THE TAXMAN is still issuing penalties using practices that have been derided by recent tribunal rulings, Accountancy Age has learnt.
In two recent cases reported by Accountancy Age, Hok Limited & HMD Response International v HM Revenue & Customs, the tribunal criticised the tax authority over the issuing of penalty notices for employer’s end of year returns for the 2009/10 tax year. HMRC had sent out penalty notices months after the deadline, which allowed the penalties to accumulate.
Geraint Jones QC (pictured) said: “There can be no logical reason whatsoever for HMRC to delay sending out a penalty notice for four months so that, in effect, a minimum penalty of £500 will be levied unless the taxpayer has unilaterally realised that it has failed to undertake the necessary filing.”
“That is the course that a fair organ of the state, acting in good conscience towards the citizens of the state, would adopt,” he added.
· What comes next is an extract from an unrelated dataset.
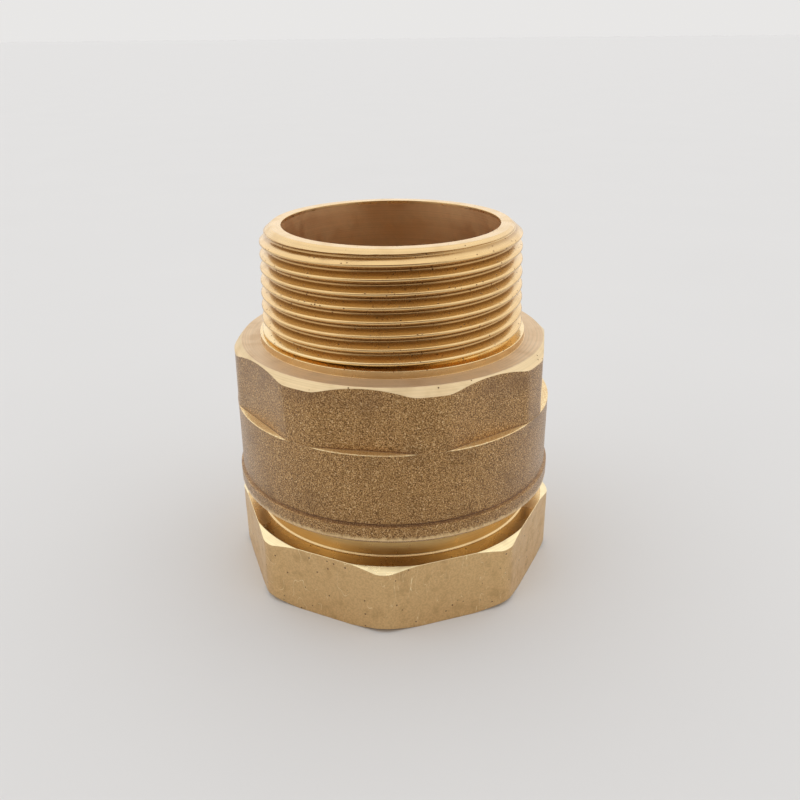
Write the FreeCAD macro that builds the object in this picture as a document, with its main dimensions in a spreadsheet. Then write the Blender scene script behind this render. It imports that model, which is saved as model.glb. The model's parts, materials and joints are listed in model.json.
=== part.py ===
"""Brass pipe union: a male taper-thread adaptor for 42 mm tube, closed by an octagonal gland nut.

The union's axis is Z.  It stands on the gland nut's lower face, at Z = 0, with the taper thread
at the top.  The nut screws up into the body and pushes a split grip ring and a thrust washer
against a rubber seal.  The nut is drawn hand tight, with part of its plain neck showing.
"""
import FreeCAD, Part
import Sketcher
import os
import re

SIZES = {
    # whole union
    "total_height": 66.6,
    "tube_radius": 21.0,
    "flat_count": 8,
    # how far a cut runs past the surface that it opens
    "groove_overrun": 0.4,
    "thread_overrun": 0.8,
    "flat_overrun": 2.0,
    # taper thread, 1:16, with its gauge diameter at the gauge length from the small end
    "taper_pitch": 2.309,
    "taper_depth": 1.479,
    "taper_gauge_radius": 23.9015,
    "taper_gauge_length": 12.7,
    "taper_slope": 0.03125,
    "taper_half_angle": 1.78991,
    "taper_groove_mouth": 1.924,
    "taper_groove_root": 0.385,
    "taper_start": 45.361,
    "end_bore_radius": 19.6,
    "end_rim_radius": 21.5,
    "end_chamfer_height": 1.7,
    "spigot_root": 44.5,
    # body
    "collar_radius": 24.6,
    "collar_height": 1.3,
    "shoulder_height": 46.0,
    "shoulder_radius": 28.1,
    "shoulder_chamfer": 1.4,
    "shell_radius": 29.7,
    "shell_top_radius": 29.5,
    "body_flat_apothem": 28.35,
    "body_flat_bottom": 34.7,
    "body_flat_turn": -100.0,
    "rim_radius": 30.2,
    "rim_top": 21.2,
    "parting_groove": 0.15,
    "body_bottom": 18.1,
    "rim_edge": 0.45,
    "mouth_chamfer": 1.0,
    "relief_bottom": 33.2,
    "relief_top": 34.8,
    "relief_radius": 27.65,
    "chamber_radius": 26.0,
    "chamber_top": 40.6,
    "socket_radius": 21.3,
    "socket_bottom": 43.6,
    "tube_stop": 46.0,
    # parallel thread between the body and the nut
    "gland_pitch": 1.5,
    "gland_bore_radius": 26.75,
    "gland_bore_depth_radius": 27.5,
    "gland_bore_mouth": 1.2,
    "gland_bore_root": 0.35,
    "gland_bore_start": 16.9,
    "gland_crest_radius": 27.35,
    "gland_root_radius": 26.5,
    "gland_groove_mouth": 1.34,
    "gland_groove_root": 0.5,
    "gland_groove_start": 19.15,
    "gland_thread_bottom": 20.2,
    "gland_thread_top": 30.0,
    "gland_thread_chamfer": 0.8,
    # gland nut
    "nut_corner_radius": 31.0,
    "nut_flat_apothem": 29.05,
    "nut_flat_turn": -71.4,
    "nut_face_radius": 29.5,
    "nut_chamfer": 0.85,
    "nut_head_height": 13.1,
    "neck_radius": 26.4,
    "neck_fillet": 0.3,
    "nut_bore_radius": 21.25,
    "nut_bore_chamfer": 0.8,
    "nut_cone_bottom": 15.0,
    "nut_cone_top": 29.2,
    "nut_cone_small": 22.9,
    "nut_cone_large": 25.2,
    # pieces inside
    "gap": 0.15,
    "grip_height": 14.9,
    "grip_lead": 1.0,
    "grip_tip_radius": 21.15,
    "grip_tooth_depth": 0.75,
    "grip_tooth_pitch": 2.4,
    "grip_tooth_count": 5,
    "grip_slot": 3.0,
    "washer_bottom": 30.2,
    "washer_thickness": 2.0,
    "washer_radius": 25.85,
    "seal_bottom": 34.6,
    "seal_clearance": 0.1,
}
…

However, HMRC has not updated its systems to send the penalty notices before the fines begin to accumulate. One letter, dated 26 September and seen by Accountancy Age, charges the taxpayer £400 over the period May to September this year. This was the first letter sent to the taxpayer about the fine.
Richard Godmon, tax partner at Menzies, said that his firm had seen more of these letters over the past few weeks.
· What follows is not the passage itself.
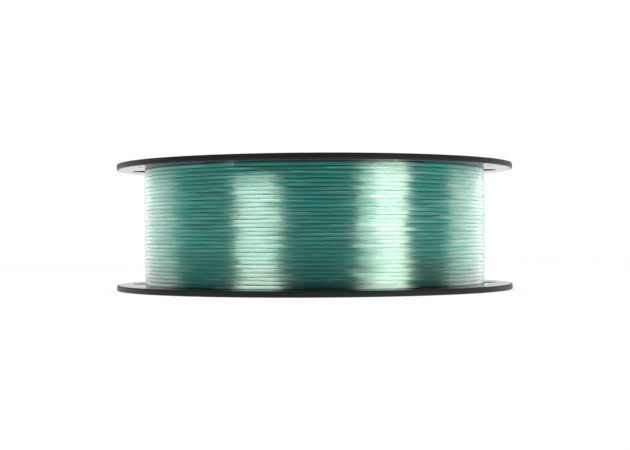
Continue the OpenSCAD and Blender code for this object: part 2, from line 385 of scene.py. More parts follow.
polystyreneLook = {
    "black": "#151518",
    "haze": "#1c1c1f",
    "worn": "#47474b",
    "ior": 1.59,
    "specular": 0.13,             # low, since an eroded rim gives back less than a smooth one
    "faceRoughness": 0.20,        # of the polished inner faces
    "outerRoughness": 0.27,
    "rimRoughness": 0.50,         # the rim is eroded matt in the mould
    "roughnessSwing": 0.03,
    "rimDepth": 0.9 * mm,
    "outerDepth": 1.7 * mm,       # how deep the outer face's finish goes in
    "lipDepth": 3.6 * mm,         # the raised lip on which spools rest and stack
    "wearRadius": 0.5 * mm,
    "wearSlope": (0.985, 0.80),   # cosine of the bend at an edge where wear begins and is full
    "wearAmount": 0.35,
    "wearRoughness": 0.25,
    "patch": 9 * mm,              # wear comes in patches
    "patchFrom": (0.42, 0.68),    # noise levels at which one begins and is full
    "grain": 0.35 * mm,           # real eroded grain is 0.05 to 0.1 mm, too fine to show
    "grainHeight": 0.007 * mm,
    "outerGrain": 0.35,           # how much of the rim's grain the outer faces have
    "flow": 38 * mm,              # faint marks of how the plastic ran in the mould
    "flowWarp": 0.6,
    "flowHeight": 0.010 * mm,
    "hairline": 0.45 * mm,        # spacing of the fine rings left by handling
    "hairlineLength": 45.455 * mm,     # and how long one is
    "hairlineFrom": (0.60, 0.74),
    "hairlineAmount": 0.5,
    "hairlineRoughness": 0.03,
}


# General purpose polystyrene is hard and takes the mould's polish, so its faces mirror what is
# beside them at a low angle, and only the eroded rim and the rubbed edges look dull.
def mouldedPolystyrene():
    k = polystyreneLook
    material, tree = newMaterial("moulded black polystyrene")
    place = addNode(tree, "ShaderNodeTexCoord").outputs["Object"]
    normal = addNode(tree, "ShaderNodeNewGeometry").outputs["Normal"]
    z = addNode(tree, "ShaderNodeSeparateXYZ", {0: place}).outputs["Z"]
    flat = addNode(tree, "ShaderNodeVectorMath", {0: place, 1: (1, 1, 0)}, operation="MULTIPLY")
    r = addNode(tree, "ShaderNodeVectorMath", {0: flat}, operation="LENGTH").outputs["Value"]
    rim = addNode(tree, "ShaderNodeMath", {0: r, 1: flangeR - k["rimDepth"]},
                  operation="GREATER_THAN")
    lip = addNode(tree, "ShaderNodeMath", {0: r, 1: flangeR - k["lipDepth"]},
                  operation="GREATER_THAN")
    height = addNode(tree, "ShaderNodeMath", {0: z, 1: spoolW / 2}, operation="SUBTRACT")
    height = addNode(tree, "ShaderNodeMath", {0: height}, operation="ABSOLUTE")
    outer = addNode(tree, "ShaderNodeMath", {0: height, 1: spoolW / 2 - k["outerDepth"]},
                    operation="GREATER_THAN")

    # rubbed edges, in patches, and fine rings on the lip where spools are stacked and turned
    rounded = addNode(tree, "ShaderNodeBevel", {"Radius": k["wearRadius"]}, samples=4)
    same = addNode(tree, "ShaderNodeVectorMath", {0: rounded, 1: normal}, operation="DOT_PRODUCT")
    edge = addNode(tree, "ShaderNodeMapRange", {"Value": same.outputs["Value"],
                                                "From Min": k["wearSlope"][0],
                                                "From Max": k["wearSlope"][1]})
    patches = addNode(tree, "ShaderNodeTexNoise", {"Vector": place, "Scale": 1 / k["patch"],
                                                   "Detail": 4.0, "Roughness": 0.7})
    patchy = addNode(tree, "ShaderNodeMapRange", {"Value": patches, "From Min": k["patchFrom"][0],
                                                  "From Max": k["patchFrom"][1]})
    worn = addNode(tree, "ShaderNodeMath", {0: edge, 1: patchy}, operation="MULTIPLY")
    around = addNode(tree, "ShaderNodeVectorMath", {0: flat}, operation="NORMALIZE")
    around = addNode(tree, "ShaderNodeVectorMath", {
        0: around, "Scale": flangeR / k["hairlineLength"]}, operation="SCALE")
    ringStep = addNode(tree, "ShaderNodeMath", {0: r, 1: k["hairline"]}, operation="DIVIDE")
    rings = addNode(tree, "ShaderNodeVectorMath", {
        0: around, 1: addNode(tree, "ShaderNodeCombineXYZ", {"Z": ringStep})}, operation="ADD")
    lines = addNode(tree, "ShaderNodeTexNoise", {"Vector": rings, "Scale": 1.0, "Detail": 2.0})
    lines = addNode(tree, "ShaderNodeMapRange", {"Value": lines, "From Min": k["hairlineFrom"][0],
                                                 "From Max": k["hairlineFrom"][1]})
    rubbed = lip
    for share in (outer, lines, k["hairlineAmount"]):
        rubbed = addNode(tree, "ShaderNodeMath", {0: rubbed, 1: share}, operation="MULTIPLY")
    worn = addNode(tree, "ShaderNodeMath", {0: worn, 1: rubbed}, operation="MAXIMUM")
    worn = addNode(tree, "ShaderNodeMath", {0: worn, 1: k["wearAmount"]}, operation="MULTIPLY")

    flow = addNode(tree, "ShaderNodeTexNoise", {"Vector": place, "Scale": 1 / k["flow"],
                                                "Detail": 3.0, "Distortion": k["flowWarp"]})
    color = addNode(tree, "ShaderNodeMix", {"Factor": flow, 6: linear(k["black"]),
                                            7: linear(k["haze"])}, data_type="RGBA")
    color = addNode(tree, "ShaderNodeMix", {"Factor": worn, 6: color.outputs[2],
                                            7: linear(k["worn"])}, data_type="RGBA")
    roughness = addNode(tree, "ShaderNodeMix", {"Factor": outer, 2: k["faceRoughness"],
                                                3: k["outerRoughness"]})
    roughness = addNode(tree, "ShaderNodeMix", {"Factor": rim, 2: roughness, 3: k["rimRoughness"]})
    swing = addNode(tree, "ShaderNodeMapRange", {
        "Value": patches, "From Min": noiseLow, "From Max": noiseHigh,
        "To Min": -k["roughnessSwing"], "To Max": k["roughnessSwing"]})
    roughness = addNode(tree, "ShaderNodeMath", {0: roughness, 1: swing}, operation="ADD")
    roughness = addNode(tree, "ShaderNodeMath", {0: worn, 1: k["wearRoughness"], 2: roughness},
                        operation="MULTIPLY_ADD")
    roughness = addNode(tree, "ShaderNodeMath", {0: lines, 1: k["hairlineRoughness"], 2: roughness},
                        operation="MULTIPLY_ADD")

    dull = addNode(tree, "ShaderNodeMath", {0: outer, 1: k["outerGrain"]}, operation="MULTIPLY")
    dull = addNode(tree, "ShaderNodeMath", {0: dull, 1: rim}, operation="MAXIMUM")
    grain = addNode(tree, "ShaderNodeTexNoise", {"Vector": place, "Scale": 1 / k["grain"],
                                                 "Detail": 1.0})
    fine = addNode(tree, "ShaderNodeBump", {"Strength": dull, "Distance": k["grainHeight"],
                                            "Height": grain})
    bump = addNode(tree, "ShaderNodeBump", {"Strength": 1.0, "Distance": k["flowHeight"],
                                            "Height": flow, "Normal": fine})
    shader = addNode(tree, "ShaderNodeBsdfPrincipled", {
        "Base Color": color.outputs[2], "Roughness": roughness, "IOR": k["ior"],
        "Specular IOR Level": k["specular"], "Normal": bump})
    addNode(tree, "ShaderNodeOutputMaterial", {"Surface": shader})
    return material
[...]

Another taxpayer received a similar notice about an error made while submitting their end-of-year employer return. Unbeknownst to the taxpayer, their tax return had only been submitted as a test. The business received an email titled “SuccessResponse” with messages that said “this submission would have been successfully processed if sent under non test conditions” and “the EOY Return has been processed and passed full validation”. The taxpayer’s fine had also accumulated.
However, in the Writtle College Services v HMRC case, tribunal judge Anne Redston found in favour of the taxpayer in similar circumstances for the tax year 2009/10.
Nigel May, tax partner at McIntyre Hudson, said: “HMRC seem to have steamrollered through regardless of the findings of the first tier tribunal in cases which would seem to be directly applicable.”